My hubby is a softie and wants to apply soft methods and is tired of blocking anything so I just remove the temptations in the evening. They argued that we use our phones etc but we were firm and said adults are allowed to do more things than kids because we didn’t grow up with smart phones and tablets and just read books or played computer games instead. Everything is on a trial and error basis so we’ll see.
Sorry, you’re going to have to flesh out that post because it’s difficult to see what point you are trying to make. Especially as you’re just quoting out-of-context posts and half-sentences.
I don’t understand the problem of school iPads. In our schools the kids are only allowed to use them at school for certain tasks during the very limited periods of time, definitely not in every lesson. Not even every day. And they are not allowed to take them home with the exception of lockdown in 2020. According to my son, they have some dedicated search system which only gives some very safe and limited results. I don’t see any bad influence of school iPads on kids.
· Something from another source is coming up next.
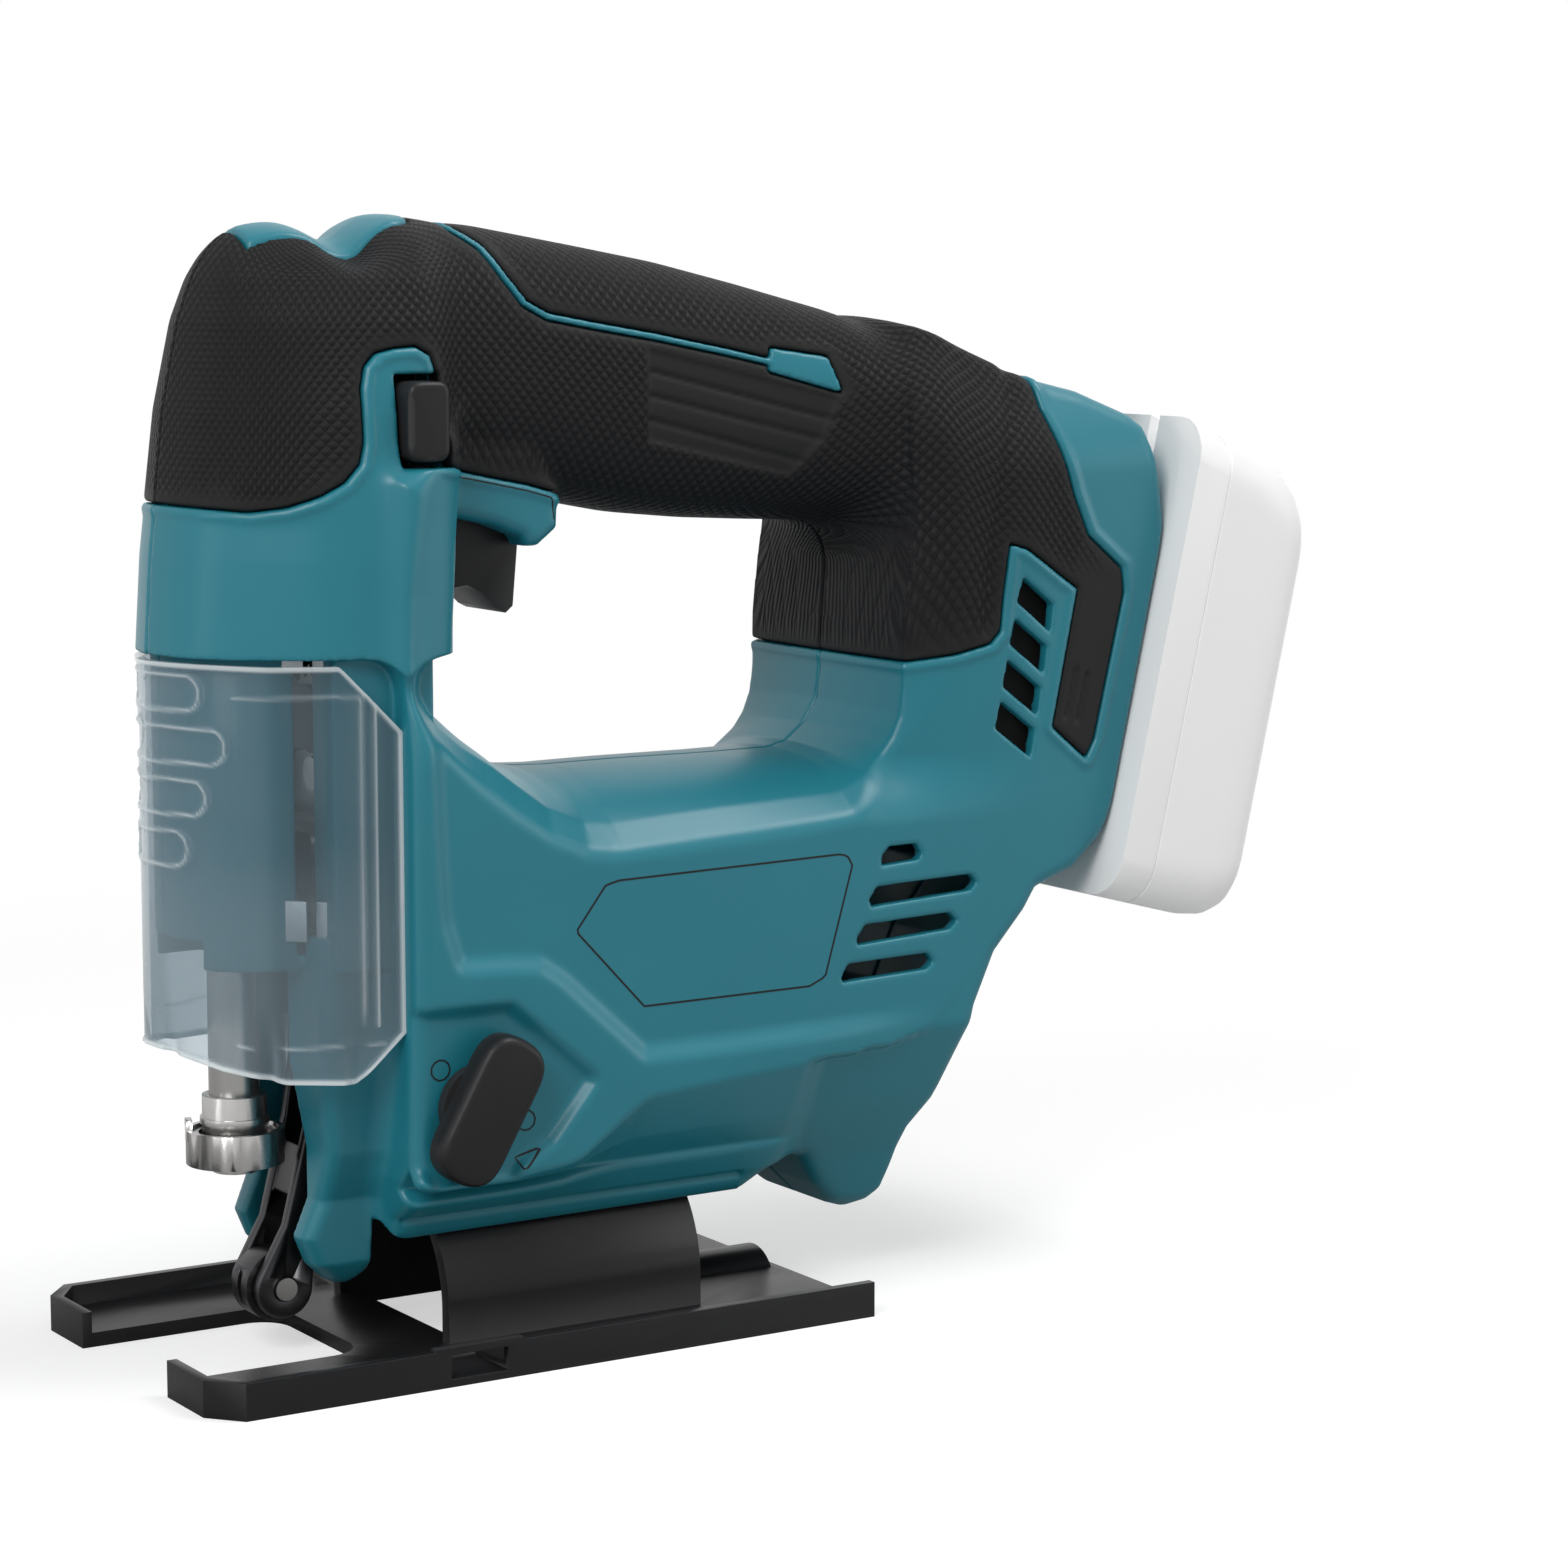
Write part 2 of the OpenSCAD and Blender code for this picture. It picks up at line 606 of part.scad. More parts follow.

Here the kids take them home and have to do homework on them etc. Of course, you catch them watching youtube etc. when they were supposedly doing homework. If the iPad was just at school, then it wouldn’t be such an issue at all.
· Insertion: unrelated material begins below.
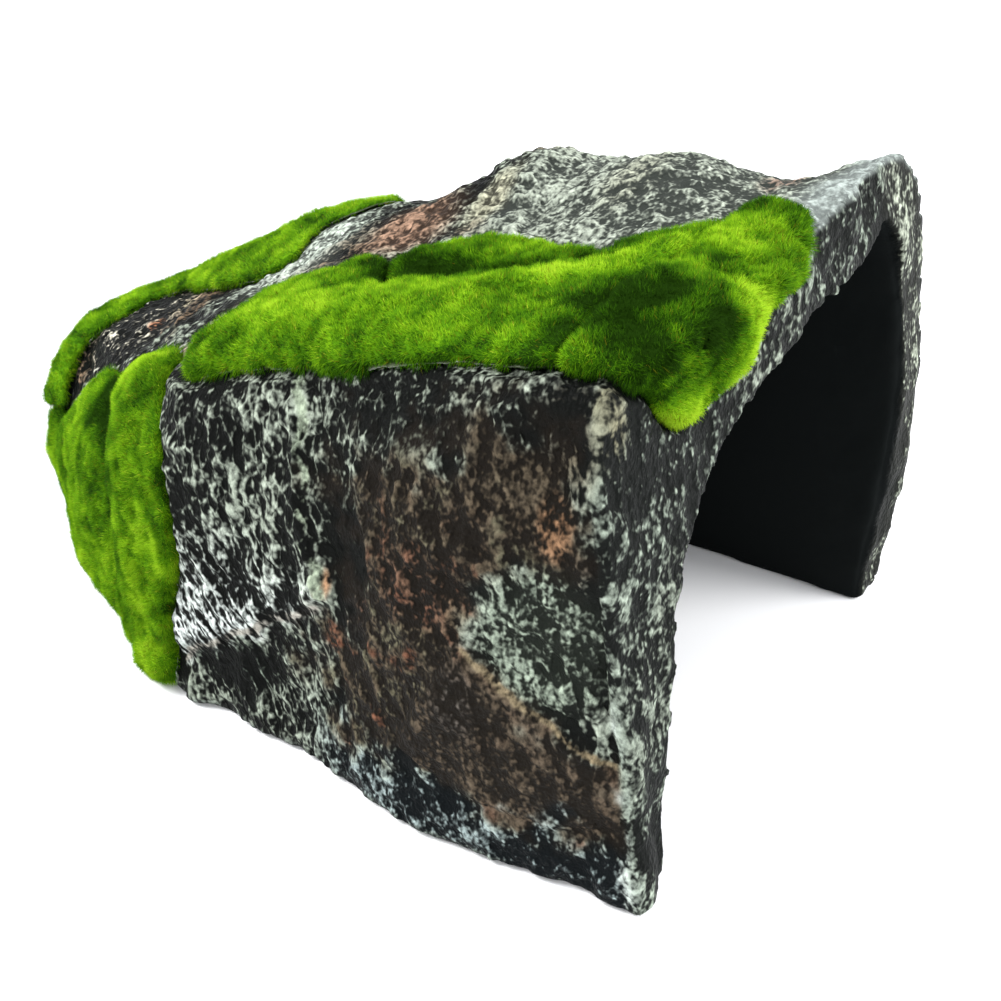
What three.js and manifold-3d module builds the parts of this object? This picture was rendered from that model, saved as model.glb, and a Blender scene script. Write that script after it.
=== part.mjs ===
import * as THREE from 'three';
import { mergeVertices } from 'three/addons/utils/BufferGeometryUtils.js';
import Module from 'manifold-3d';

const wasm = await Module();
wasm.setup();

// A hollow resin rock cave: an open-bottomed arch with its mouth at the front and a ramp for a
// tail, with beds of flock moss stuck on it.
// Millimetres. X runs across the cave, Y runs back from the mouth to the tail, Z is up.

// The cavity starts well in front of the mouth and below the feet, so that it cuts both open.
const CAVITY_FRONT = -30;
const CAVITY_BACK = 156;
const CAVITY_DROP = 6;

// The moss beds: a coat of glue on the resin, and the flock that it holds.
const FIT_GAP = 0.3;
const GLUE_DEPTH = 0.6;
const CROWN_REACH = 9;
const EDGE_SHARE = 0.6;
const DRAPE_REACH = 16;

// Mesh fineness.
const OUTLINE_STEPS = 2;
const STEPS_AROUND = 38;
const STEPS_ALONG = 28;
const CAVITY_AROUND = 24;
const CAVITY_ALONG = 18;

// A smooth value through [distance back from the mouth, value] pairs, level beyond both ends.
function profile(...points) {
  const slopeAt = (k) => {
    const before = points[Math.max(k - 1, 0)];
    const after = points[Math.min(k + 1, points.length - 1)];
    return (after[1] - before[1]) / (after[0] - before[0]);
  };
  return (y) => {
    let k = 0;
    while (k < points.length - 2 && y > points[k + 1][0]) k += 1;
    const [y0, v0] = points[k];
    const [y1, v1] = points[k + 1];
    const step = y1 - y0;
    const t = THREE.MathUtils.clamp((y - y0) / step, 0, 1);
    const rise = t * t * (3 - 2 * t);
    const startPull = t * (1 - t) * (1 - t) * step * slopeAt(k);
    const endPull = t * t * (t - 1) * step * slopeAt(k + 1);
    return v0 + (v1 - v0) * rise + startPull + endPull;
  };
}

// Plan of the shell: where its two walls stand, and how far their tops lean in. The near wall
// runs straight back to a corner, and the side of the tail runs in from there.
const nearFoot = profile(
  [0, 0], [18, -3.3], [40, -5], [62, 0], [87, 0], [92, 1], [97, 4.5], [131, 18], [176, 45],
);
const nearLean = profile([0, 1.5], [40, 4], [88, 3], [130, 5], [176, 1]);
const CORNER_LEAN = 6;
const farFoot = profile([0, 101], [60, 103], [110, 101], [145, 96], [176, 84]);
const farLean = profile([0, 1], [60, 5], [120, 9], [176, 6]);

// Heights of the roof: over the near wall, along the roll and the dip behind it, along the
// crest, and over the far wall.
const nearTop = profile([0, 77], [12, 78], [30, 75], [50, 71], [86, 60], [128, 43], [162, 31], [176, 29]);
const rollTop = profile([0, 82], [12, 81], [35, 77], [60, 72], [88, 65], [128, 49], [176, 33]);
const dipTop = profile([0, 84], [15, 82], [40, 78], [65, 75], [90, 68], [128, 53], [176, 35]);
const crestTop = profile(
  [0, 88], [9, 88], [16, 85.5], [24, 86], [32, 88.5], [43, 87.5], [52, 84.5], [60, 86.5],
  [68, 84.5], [77, 79], [86, 75.5], [102, 70.5], [114, 65.3], [130, 57], [156, 45], [176, 35.5],
);
const farTop = profile([0, 88], [8, 87], [20, 80], [45, 81], [80, 71], [110, 60], [140, 47], [176, 33]);

// The lines that run from the mouth to the tail over the shell, from the near foot to the far
// foot. Each has its start at the mouth and its end at the tail, and a place across at each y.
const shoulderX = (y) => nearFoot(y + CORNER_LEAN) + nearLean(y);
const farShoulderX = (y) => farFoot(y) - farLean(y);
const across = (y, share) => THREE.MathUtils.lerp(shoulderX(y), farShoulderX(y), share);
const OUTER_LINES = [
  { start: 0, end: 175, x: nearFoot, z: () => 0 },
  { start: 2, end: 177, x: (y) => nearFoot(y + 0.3 * CORNER_LEAN) - 1, z: (y) => 0.3 * nearTop(y) },
  { start: 6, end: 177, x: (y) => nearFoot(y + 0.65 * CORNER_LEAN) - 0.5, z: (y) => 0.65 * nearTop(y) },
  { start: 9.5, end: 175, x: (y) => shoulderX(y) - 0.5, z: (y) => nearTop(y) - 3 },
  { start: 9, end: 174, x: (y) => shoulderX(y) + 3, z: (y) => nearTop(y) + 1 },
  { start: 7, end: 174, x: (y) => across(y, 0.2), z: rollTop },
  { start: 4, end: 175, x: (y) => across(y, 0.44), z: dipTop },
  { start: 5, end: 175, x: (y) => across(y, 0.74), z: crestTop },
  { start: 4, end: 173, x: (y) => farShoulderX(y) - 5, z: (y) => farTop(y) + 1 },
  { start: 2, end: 173, x: (y) => farShoulderX(y) + 1, z: (y) => farTop(y) - 6 },
  { start: -4, end: 174, x: (y) => farFoot(y) + 1.5, z: (y) => 0.5 * farTop(y) },
  { start: -1.6, end: 174, x: farFoot, z: () => 0 },
];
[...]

Ours are still young, and hopefully a good 8-10 years away from teenage drama, but maybe by then the norm will be smartphones from birth…
However, I remember cell phones were starting to become an issue around the age of 12-14, even 25 years ago -even though back then it was just about SMS texting at the equivalent of 10 cents per message
My plan of attack is show them other interesting stuff and hopefully keep them “hooked” on these. Physical activities, books, video games and focus on single player stuff. Famous last words? Naivete? Freaking hope not, but at least we have time…
Kids get hooked on video games too. I prefer if they do the multi-player stuff to be honest as at least they get to chat with other people from other countries.
It’s really difficult - they seem to get to a certain age and then lose interest in a lot of things.
The big problem with social media/video games is that whilst they are doing these things, they are missing out on everything else which they should be doing for brain/boy development.
It’s not all bad. One of mine learnt chess to a high standard playing online and now refuses to play me as it’s too tiresome for him to win every time!
Mine still play musical instruments and sports but they have no interest in reading despite us having hundreds of books in the house.
I try leading by example - my phone is generally out of site at home but that doesn’t work either.
You are scare mongering. Surveys are not facts. They are just surveys using a very small sample number. Typically 1000 participants are used as this is supposed to give some kind of statistical small error of margin. This is total bullshit as it depends on it being possible to get a representative sample with this number. Add to this this the highly likely possibility that responders are quite likely today to find it funny to give “interesting” answers and you have a recipe for fake news. Does social media have a more positive or negative effect? Nobody knows. Nobody knows what the majority of teenagers think. Social media does change the game, but that is the future for better or worse.